JSON records of objects:
▼

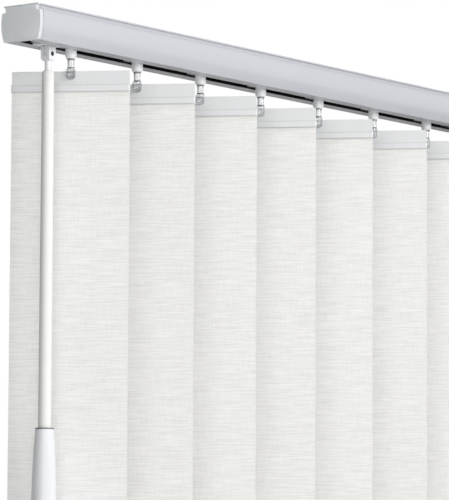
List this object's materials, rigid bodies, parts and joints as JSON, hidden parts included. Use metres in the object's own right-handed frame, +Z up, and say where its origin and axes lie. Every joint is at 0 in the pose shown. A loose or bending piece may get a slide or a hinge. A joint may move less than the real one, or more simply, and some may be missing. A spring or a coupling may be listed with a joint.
{
  "type": "vertical blind",
  "caption": "Vertical blind with fabric vanes on a slotted head rail, turned and drawn by a hanging wand.",
  "frame": {"origin": "midway between the two ceiling clips' screw holes, at the clips' top plane", "axes": "+X along the rail from the wand end, -Y towards the room, +Z up"},
  "size_m": [0.597, 0.079, 0.9144],
  "materials": {
    "rail_aluminium": "satin powder coat",
    "cap_plastic": "moulded satin",
    "clip_steel": "zinc plated",
    "rod_aluminium": "mill",
    "truck_plastic": "milky, moulded",
    "roller_plastic": "moulded",
    "gear_plastic": "moulded",
    "clear_plastic": "clear",
    "hanger_plastic": "moulded satin",
    "vane_fabric": "slub weave",
    "fork_plastic": "moulded",
    "wand_plastic": "gloss",
    "grip_plastic": "high gloss"
  },
  "bodies": {
    "head_rail": {"rail": "rail_aluminium", "end_cap_left": "cap_plastic", "end_cap_right": "cap_plastic", "mounting_clips": "clip_steel", "truck_7": "truck_plastic", "rollers_7": "roller_plastic"},
    "lead_carriage": {"wand_carrier": "truck_plastic", "truck_1": "truck_plastic"},
    "carriage_2": {"truck_2": "truck_plastic"},
    "carriage_3": {"truck_3": "truck_plastic"},
    "carriage_4": {"truck_4": "truck_plastic"},
    "carriage_5": {"truck_5": "truck_plastic"},
    "carriage_6": {"truck_6": "truck_plastic"},
    "roller_pair_1": {"rollers_1": "roller_plastic"},
    "worm_sleeve_1": {"worm_1": "gear_plastic"},
    "vane_1": {"stem_1": "clear_plastic", "hanger_1": "hanger_plastic", "slat_1": "vane_fabric"},
    "roller_pair_2": {"rollers_2": "roller_plastic"},
    "worm_sleeve_2": {"worm_2": "gear_plastic"},
    "vane_2": {"stem_2": "clear_plastic", "hanger_2": "hanger_plastic", "slat_2": "vane_fabric"},
    "roller_pair_3": {"rollers_3": "roller_plastic"},
    "worm_sleeve_3": {"worm_3": "gear_plastic"},
    "vane_3": {"stem_3": "clear_plastic", "hanger_3": "hanger_plastic", "slat_3": "vane_fabric"},
    "roller_pair_4": {"rollers_4": "roller_plastic"},
    "worm_sleeve_4": {"worm_4": "gear_plastic"},
    "vane_4": {"stem_4": "clear_plastic", "hanger_4": "hanger_plastic", "slat_4": "vane_fabric"},
    "roller_pair_5": {"rollers_5": "roller_plastic"},
    "worm_sleeve_5": {"worm_5": "gear_plastic"},
    "vane_5": {"stem_5": "clear_plastic", "hanger_5": "hanger_plastic", "slat_5": "vane_fabric"},
    "roller_pair_6": {"rollers_6": "roller_plastic"},
    "worm_sleeve_6": {"worm_6": "gear_plastic"},
    "vane_6": {"stem_6": "clear_plastic", "hanger_6": "hanger_plastic", "slat_6": "vane_fabric"},
    "worm_sleeve_7": {"worm_7": "gear_plastic"},
    "vane_7": {"stem_7": "clear_plastic", "hanger_7": "hanger_plastic", "slat_7": "vane_fabric"},
    "carrier_roller_pair": {"carrier_rollers": "roller_plastic"},
    "drive_sleeve": {"drive_gear": "gear_plastic"},
    "rod": {"tilt_rod": "rod_aluminium"},
    "shaft": {"wand_shaft": "gear_plastic"},
    "wand": {"wand_fork": "fork_plastic", "fork_pin": "clip_steel", "wand_tube": "wand_plastic", "wand_grip": "grip_plastic"}
  },
  "joints": [
    {"name": "lead_traverse", "type": "slide", "parent": "head_rail", "child": "lead_carriage", "axis": [1, 0, 0], "range_m": [0, 0.375]},
    {"name": "carriage_2_traverse", "type": "slide", "parent": "head_rail", "child": "carriage_2", "axis": [1, 0, 0], "range_m": [0, 0.31251]},
    {"name": "carriage_3_traverse", "type": "slide", "parent": "head_rail", "child": "carriage_3", "axis": [1, 0, 0], "range_m": [0, 0.25001]},
    {"name": "carriage_4_traverse", "type": "slide", "parent": "head_rail", "child": "carriage_4", "axis": [1, 0, 0], "range_m": [0, 0.18751]},
    {"name": "carriage_5_traverse", "type": "slide", "parent": "head_rail", "child": "carriage_5", "axis": [1, 0, 0], "range_m": [0, 0.12501]},
    {"name": "carriage_6_traverse", "type": "slide", "parent": "head_rail", "child": "carriage_6", "axis": [1, 0, 0], "range_m": [0, 0.06251]},
    {"name": "carrier_rollers_roll", "type": "hinge", "parent": "lead_carriage", "child": "carrier_roller_pair", "pos_m": [-0.2665, 0, -0.0229], "axis": [0, 1, 0], "range_deg": [0, 6714.8]},
    {"name": "rollers_1_roll", "type": "hinge", "parent": "lead_carriage", "child": "roller_pair_1", "pos_m": [-0.24, 0, -0.0229], "axis": [0, 1, 0], "range_deg": [0, 6714.8]},
    {"name": "rollers_2_roll", "type": "hinge", "parent": "carriage_2", "child": "roller_pair_2", "pos_m": [-0.16, 0, -0.0229], "axis": [0, 1, 0], "range_deg": [0, 5595.8]},
    {"name": "rollers_3_roll", "type": "hinge", "parent": "carriage_3", "child": "roller_pair_3", "pos_m": [-0.08, 0, -0.0229], "axis": [0, 1, 0], "range_deg": [0, 4476.7]},
    {"name": "rollers_4_roll", "type": "hinge", "parent": "carriage_4", "child": "roller_pair_4", "pos_m": [0, 0, -0.0229], "axis": [0, 1, 0], "range_deg": [0, 3357.7]},
    {"name": "rollers_5_roll", "type": "hinge", "parent": "carriage_5", "child": "roller_pair_5", "pos_m": [0.08, 0, -0.0229], "axis": [0, 1, 0], "range_deg": [0, 2238.6]},
    {"name": "rollers_6_roll", "type": "hinge", "parent": "carriage_6", "child": "roller_pair_6", "pos_m": [0.16, 0, -0.0229], "axis": [0, 1, 0], "range_deg": [0, 1119.6]},
    {"name": "vane_1_tilt", "type": "hinge", "parent": "lead_carriage", "child": "vane_1", "pos_m": [-0.24, 0, -0.028], "axis": [0, 0, 1], "range_deg": [-94.74, 37.89]},
    {"name": "vane_2_tilt", "type": "hinge", "parent": "carriage_2", "child": "vane_2", "pos_m": [-0.16, 0, -0.028], "axis": [0, 0, 1], "range_deg": [-94.74, 37.9]},
    {"name": "vane_3_tilt", "type": "hinge", "parent": "carriage_3", "child": "vane_3", "pos_m": [-0.08, 0, -0.028], "axis": [0, 0, 1], "range_deg": [-94.74, 37.9]},
    {"name": "vane_4_tilt", "type": "hinge", "parent": "carriage_4", "child": "vane_4", "pos_m": [0, 0, -0.028], "axis": [0, 0, 1], "range_deg": [-94.74, 37.9]},
    {"name": "vane_5_tilt", "type": "hinge", "parent": "carriage_5", "child": "vane_5", "pos_m": [0.08, 0, -0.028], "axis": [0, 0, 1], "range_deg": [-94.74, 37.9]},
    {"name": "vane_6_tilt", "type": "hinge", "parent": "carriage_6", "child": "vane_6", "pos_m": [0.16, 0, -0.028], "axis": [0, 0, 1], "range_deg": [-94.74, 37.9]},
    {"name": "vane_7_tilt", "type": "hinge", "parent": "head_rail", "child": "vane_7", "pos_m": [0.24, 0, -0.028], "axis": [0, 0, 1], "range_deg": [-94.74, 37.9]},
    {"name": "worm_1_turn", "type": "hinge", "parent": "lead_carriage", "child": "worm_sleeve_1", "pos_m": [-0.24, 0.00825, -0.014], "axis": [1, 0, 0], "range_deg": [-1800, 720]},
    {"name": "worm_2_turn", "type": "hinge", "parent": "carriage_2", "child": "worm_sleeve_2", "pos_m": [-0.16, 0.00825, -0.014], "axis": [1, 0, 0], "range_deg": [-1800, 720]},
    {"name": "worm_3_turn", "type": "hinge", "parent": "carriage_3", "child": "worm_sleeve_3", "pos_m": [-0.08, 0.00825, -0.014], "axis": [1, 0, 0], "range_deg": [-1800, 720]},
    {"name": "worm_4_turn", "type": "hinge", "parent": "carriage_4", "child": "worm_sleeve_4", "pos_m": [0, 0.00825, -0.014], "axis": [1, 0, 0], "range_deg": [-1800, 720]},
    {"name": "worm_5_turn", "type": "hinge", "parent": "carriage_5", "child": "worm_sleeve_5", "pos_m": [0.08, 0.00825, -0.014], "axis": [1, 0, 0], "range_deg": [-1800, 720]},
    {"name": "worm_6_turn", "type": "hinge", "parent": "carriage_6", "child": "worm_sleeve_6", "pos_m": [0.16, 0.00825, -0.014], "axis": [1, 0, 0], "range_deg": [-1800, 720]},
    {"name": "worm_7_turn", "type": "hinge", "parent": "head_rail", "child": "worm_sleeve_7", "pos_m": [0.24, 0.00825, -0.014], "axis": [1, 0, 0], "range_deg": [-1800, 720]},
    {"name": "drive_gear_turn", "type": "hinge", "parent": "lead_carriage", "child": "drive_sleeve", "pos_m": [-0.2665, 0.00825, -0.014], "axis": [1, 0, 0], "range_deg": [-1800, 720]},
    {"name": "tilt_rod_turn", "type": "hinge", "parent": "head_rail", "child": "rod", "pos_m": [0, 0.00825, -0.014], "axis": [1, 0, 0], "range_deg": [-1800, 720]},
    {"name": "wand_twist", "type": "hinge", "parent": "lead_carriage", "child": "shaft", "pos_m": [-0.2665, 0, -0.028], "axis": [0, 0, 1], "range_deg": [-1800, 720]},
    {"name": "wand_swing", "type": "hinge", "parent": "shaft", "child": "wand", "pos_m": [-0.2665, 0, -0.0336], "axis": [0, 1, 0], "range_deg": [0, 50]}
  ],
  "couplings": [
    {"joint": "carriage_2_traverse", "follows": "lead_traverse", "ratio": 0.83333},
    {"joint": "carriage_3_traverse", "follows": "lead_traverse", "ratio": 0.66667},
    {"joint": "carriage_4_traverse", "follows": "lead_traverse", "ratio": 0.5},
    {"joint": "carriage_5_traverse", "follows": "lead_traverse", "ratio": 0.33333},
    {"joint": "carriage_6_traverse", "follows": "lead_traverse", "ratio": 0.16667},
    {"joint": "carrier_rollers_roll", "follows": "lead_traverse", "rad_per_m": 312.5},
    {"joint": "rollers_1_roll", "follows": "lead_traverse", "rad_per_m": 312.5},
    {"joint": "rollers_2_roll", "follows": "lead_traverse", "rad_per_m": 260.42},
    {"joint": "rollers_3_roll", "follows": "lead_traverse", "rad_per_m": 208.33},
    {"joint": "rollers_4_roll", "follows": "lead_traverse", "rad_per_m": 156.25},
    {"joint": "rollers_5_roll", "follows": "lead_traverse", "rad_per_m": 104.17},
    {"joint": "rollers_6_roll", "follows": "lead_traverse", "rad_per_m": 52.083},
    {"joint": "vane_2_tilt", "follows": "vane_1_tilt", "ratio": 1},
    {"joint": "vane_3_tilt", "follows": "vane_1_tilt", "ratio": 1},
    {"joint": "vane_4_tilt", "follows": "vane_1_tilt", "ratio": 1},
    {"joint": "vane_5_tilt", "follows": "vane_1_tilt", "ratio": 1},
    {"joint": "vane_6_tilt", "follows": "vane_1_tilt", "ratio": 1},
    {"joint": "vane_7_tilt", "follows": "vane_1_tilt", "ratio": 1},
    {"joint": "worm_1_turn", "follows": "vane_1_tilt", "ratio": 19},
    {"joint": "worm_2_turn", "follows": "vane_1_tilt", "ratio": 19},
    {"joint": "worm_3_turn", "follows": "vane_1_tilt", "ratio": 19},
    {"joint": "worm_4_turn", "follows": "vane_1_tilt", "ratio": 19},
    {"joint": "worm_5_turn", "follows": "vane_1_tilt", "ratio": 19},
    {"joint": "worm_6_turn", "follows": "vane_1_tilt", "ratio": 19},
    {"joint": "worm_7_turn", "follows": "vane_1_tilt", "ratio": 19},
    {"joint": "drive_gear_turn", "follows": "vane_1_tilt", "ratio": 19},
    {"joint": "tilt_rod_turn", "follows": "vane_1_tilt", "ratio": 19},
    {"joint": "wand_twist", "follows": "vane_1_tilt", "ratio": 19}
  ]
}
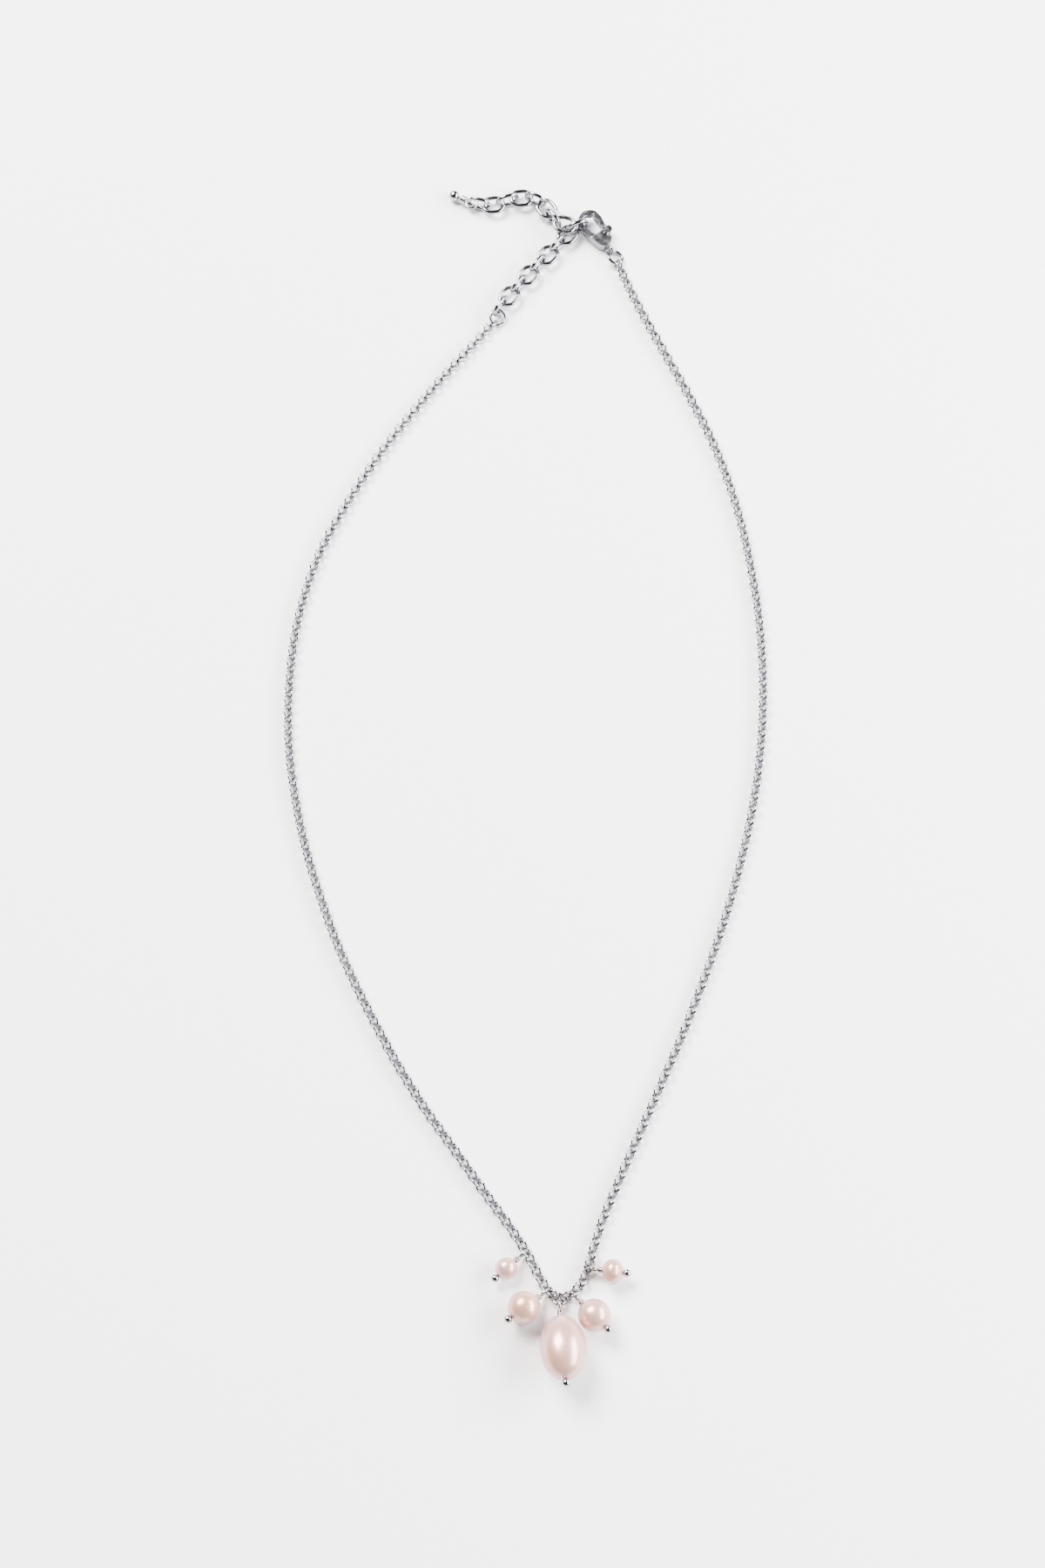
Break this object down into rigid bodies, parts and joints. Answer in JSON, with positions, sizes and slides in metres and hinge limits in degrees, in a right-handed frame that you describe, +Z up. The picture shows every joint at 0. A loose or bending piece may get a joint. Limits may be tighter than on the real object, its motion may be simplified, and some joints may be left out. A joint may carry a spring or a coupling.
{
  "type": "pearl necklace",
  "caption": "Fine silver link necklace lying open, with pink pearl drops at the front, a lobster clasp and an extender chain.",
  "frame": {"origin": "middle of the footprint, on the surface the necklace lies on", "axes": "+Z up, +Y from the pearl drops towards the clasp, +X to the side that carries the clasp"},
  "size_m": [0.0838, 0.2194, 0.0079],
  "materials": {
    "silver": "polished silver wire",
    "clasp_metal": "polished, a little darker than the chain",
    "pin_wire": "polished silver wire",
    "pearl": "pearl lustre, pale pink with a mauve rim"
  },
  "bodies": {
    "front": {"centre_link": "silver", "left_chain_1": "silver", "right_chain_1": "silver"},
    "left_part_2": {"left_chain_2": "silver"},
    "left_part_3": {"left_chain_3": "silver"},
    "left_part_4": {"left_chain_4": "silver"},
    "left_part_5": {"left_chain_5": "silver"},
    "left_part_6": {"left_chain_6": "silver"},
    "left_part_7": {"left_chain_7": "silver"},
    "right_part_2": {"right_chain_2": "silver"},
    "right_part_3": {"right_chain_3": "silver"},
    "right_part_4": {"right_chain_4": "silver"},
    "right_part_5": {"right_chain_5": "silver"},
    "right_part_6": {"right_chain_6": "silver"},
    "right_part_7": {"right_chain_7": "silver"},
    "left_part_8": {"left_chain_8": "silver", "extender_ring": "silver", "extender_link_1": "silver", "extender_link_2": "silver", "extender_link_3": "silver", "extender_link_4": "silver", "extender_link_5": "silver", "extender_link_6": "silver", "extender_link_7": "silver", "extender_link_8": "silver", "hooked_link": "silver"},
    "right_part_8": {"right_chain_8": "silver", "clasp_ring": "silver", "clasp_body": "clasp_metal", "clasp_pivot_pin": "clasp_metal", "clasp_spring": "clasp_metal"},
    "clasp_lever": {"clasp_lever": "clasp_metal"},
    "centre_drop": {"centre_headpin": "pin_wire"},
    "centre_pearl": {"centre_pearl": "pearl"},
    "lower_left_drop": {"lower_left_headpin": "pin_wire"},
    "lower_left_pearl": {"lower_left_pearl": "pearl"},
    "lower_right_drop": {"lower_right_headpin": "pin_wire"},
    "lower_right_pearl": {"lower_right_pearl": "pearl"},
    "upper_left_drop": {"upper_left_headpin": "pin_wire"},
    "upper_left_pearl": {"upper_left_pearl": "pearl"},
    "upper_right_drop": {"upper_right_headpin": "pin_wire"},
    "upper_right_pearl": {"upper_right_pearl": "pearl"},
    "tail_upper": {"tail_link_1": "silver", "tail_link_2": "silver", "tail_link_3": "silver", "tail_link_4": "silver"},
    "tail_lower": {"tail_link_5": "silver", "tail_link_6": "silver", "tail_link_7": "silver", "tail_link_8": "silver"},
    "tail_end_drop": {"tail_end_drop": "pin_wire"}
  },
  "joints": [
    {"name": "fold_1_left", "type": "hinge", "parent": "front", "child": "left_part_2", "pos_m": [-0.00775, -0.07639, 0.0008], "axis": [1, 0, 0], "range_deg": [0, 50]},
    {"name": "fold_2_left", "type": "hinge", "parent": "left_part_2", "child": "left_part_3", "pos_m": [-0.02772, -0.04429, 0.0008], "axis": [1, 0, 0], "range_deg": [0, 50]},
    {"name": "fold_3_left", "type": "hinge", "parent": "left_part_3", "child": "left_part_4", "pos_m": [-0.03847, -0.01439, 0.0008], "axis": [1, 0, 0], "range_deg": [0, 50]},
    {"name": "sway_a_left", "type": "hinge", "parent": "left_part_4", "child": "left_part_5", "pos_m": [-0.0405, -0.00279, 0.0008], "axis": [0, 0, 1], "range_deg": [-20, 20]},
    {"name": "sway_b_left", "type": "hinge", "parent": "left_part_5", "child": "left_part_6", "pos_m": [-0.03995, 0.02281, 0.0008], "axis": [0, 0, 1], "range_deg": [-20, 20]},
    {"name": "fold_4_left", "type": "hinge", "parent": "left_part_6", "child": "left_part_7", "pos_m": [-0.03626, 0.03641, 0.0008], "axis": [1, 0, 0], "range_deg": [0, 50]},
    {"name": "fold_5_left", "type": "hinge", "parent": "left_part_7", "child": "left_part_8", "pos_m": [-0.01818, 0.06671, 0.0008], "axis": [1, 0, 0], "range_deg": [0, 50]},
    {"name": "fold_1_right", "type": "hinge", "parent": "front", "child": "right_part_2", "pos_m": [0.01485, -0.07639, 0.0008], "axis": [1, 0, 0], "range_deg": [0, 50]},
    {"name": "fold_2_right", "type": "hinge", "parent": "right_part_2", "child": "right_part_3", "pos_m": [0.02872, -0.04429, 0.0008], "axis": [1, 0, 0], "range_deg": [0, 50]},
    {"name": "fold_3_right", "type": "hinge", "parent": "right_part_3", "child": "right_part_4", "pos_m": [0.038, -0.01439, 0.0008], "axis": [1, 0, 0], "range_deg": [0, 50]},
    {"name": "sway_a_right", "type": "hinge", "parent": "right_part_4", "child": "right_part_5", "pos_m": [0.04016, -0.00183, 0.0008], "axis": [0, 0, 1], "range_deg": [-20, 20]},
    {"name": "sway_b_right", "type": "hinge", "parent": "right_part_5", "child": "right_part_6", "pos_m": [0.0407, 0.02377, 0.0008], "axis": [0, 0, 1], "range_deg": [-20, 20]},
    {"name": "fold_4_right", "type": "hinge", "parent": "right_part_6", "child": "right_part_7", "pos_m": [0.03911, 0.03641, 0.0008], "axis": [1, 0, 0], "range_deg": [0, 50]},
    {"name": "fold_5_right", "type": "hinge", "parent": "right_part_7", "child": "right_part_8", "pos_m": [0.0296, 0.06671, 0.0008], "axis": [1, 0, 0], "range_deg": [0, 50]},
    {"name": "centre_swing", "type": "hinge", "parent": "front", "child": "centre_drop", "pos_m": [0.0053, -0.09621, 0.00155], "axis": [-0.9976, -0.0698, 0], "range_deg": [0, 90]},
    {"name": "centre_spin", "type": "hinge", "parent": "centre_drop", "child": "centre_pearl", "pos_m": [0.0058, -0.10329, 0.00397], "axis": [0.066, -0.9443, 0.3224], "continuous": true},
    {"name": "lower_left_swing", "type": "hinge", "parent": "front", "child": "lower_left_drop", "pos_m": [0.00285, -0.0942, 0.00165], "axis": [0.6157, -0.788, 0], "range_deg": [-65, 0]},
    {"name": "lower_left_spin", "type": "hinge", "parent": "lower_left_drop", "child": "lower_left_pearl", "pos_m": [-0.0004, -0.09674, 0.00265], "axis": [-0.7659, -0.5984, 0.2353], "continuous": true},
    {"name": "lower_right_swing", "type": "hinge", "parent": "front", "child": "lower_right_drop", "pos_m": [0.00794, -0.09488, 0.0016], "axis": [0.7314, 0.682, 0], "range_deg": [-65, 0]},
    {"name": "lower_right_spin", "type": "hinge", "parent": "lower_right_drop", "child": "lower_right_pearl", "pos_m": [0.01082, -0.09797, 0.00265], "axis": [0.6618, -0.7097, 0.2414], "continuous": true},
    {"name": "upper_left_swing", "type": "hinge", "parent": "front", "child": "upper_left_drop", "pos_m": [-0.00064, -0.08798, 0.0016], "axis": [-0.6691, 0.7431, 0], "range_deg": [0, 90]},
    {"name": "upper_left_spin", "type": "hinge", "parent": "upper_left_drop", "child": "upper_left_pearl", "pos_m": [-0.00323, -0.09032, 0.0018], "axis": [-0.7419, -0.668, 0.0572], "continuous": true},
    {"name": "upper_right_swing", "type": "hinge", "parent": "front", "child": "upper_right_drop", "pos_m": [0.01064, -0.09039, 0.0016], "axis": [-0.1392, -0.9903, 0], "range_deg": [0, 90]},
    {"name": "upper_right_spin", "type": "hinge", "parent": "upper_right_drop", "child": "upper_right_pearl", "pos_m": [0.01388, -0.09085, 0.00204], "axis": [0.9812, -0.1379, 0.1347], "continuous": true},
    {"name": "clasp_lever_open", "type": "hinge", "parent": "right_part_8", "child": "clasp_lever", "pos_m": [0.01458, 0.09983, 0.00143], "axis": [0.0614, -0.0846, 0.9945], "range_deg": [0, 16], "stiffness_Nm_per_rad": 0.0005, "springref_deg": -11.46},
    {"name": "tail_upper_turn", "type": "hinge", "parent": "left_part_8", "child": "tail_upper", "pos_m": [0.00777, 0.10085, 0.0024], "axis": [0, 0, 1], "range_deg": [-8, 2]},
    {"name": "tail_lower_turn", "type": "hinge", "parent": "tail_upper", "child": "tail_lower", "pos_m": [0.00047, 0.10747, 0.00166], "axis": [0, 0, 1], "range_deg": [-8, 8]},
    {"name": "tail_end_turn", "type": "hinge", "parent": "tail_lower", "child": "tail_end_drop", "pos_m": [-0.01002, 0.10685, 0.00115], "axis": [0, 0, 1], "range_deg": [-15, 15]}
  ],
  "couplings": [
    {"joint": "fold_1_right", "follows": "fold_1_left", "ratio": 1},
    {"joint": "fold_2_right", "follows": "fold_2_left", "ratio": 1},
    {"joint": "fold_3_right", "follows": "fold_3_left", "ratio": 1},
    {"joint": "fold_4_right", "follows": "fold_4_left", "ratio": 1},
    {"joint": "fold_5_right", "follows": "fold_5_left", "ratio": 1},
    {"joint": "sway_b_left", "follows": "sway_a_left", "ratio": -1},
    {"joint": "sway_a_right", "follows": "sway_a_left", "ratio": 1},
    {"joint": "sway_b_right", "follows": "sway_a_left", "ratio": -1}
  ]
}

▲

## STATED TASK:
Some lines of the data above may hold the word "that"; report how many do, and nothing else.

## SOLUTION FOR THIS TASK:
2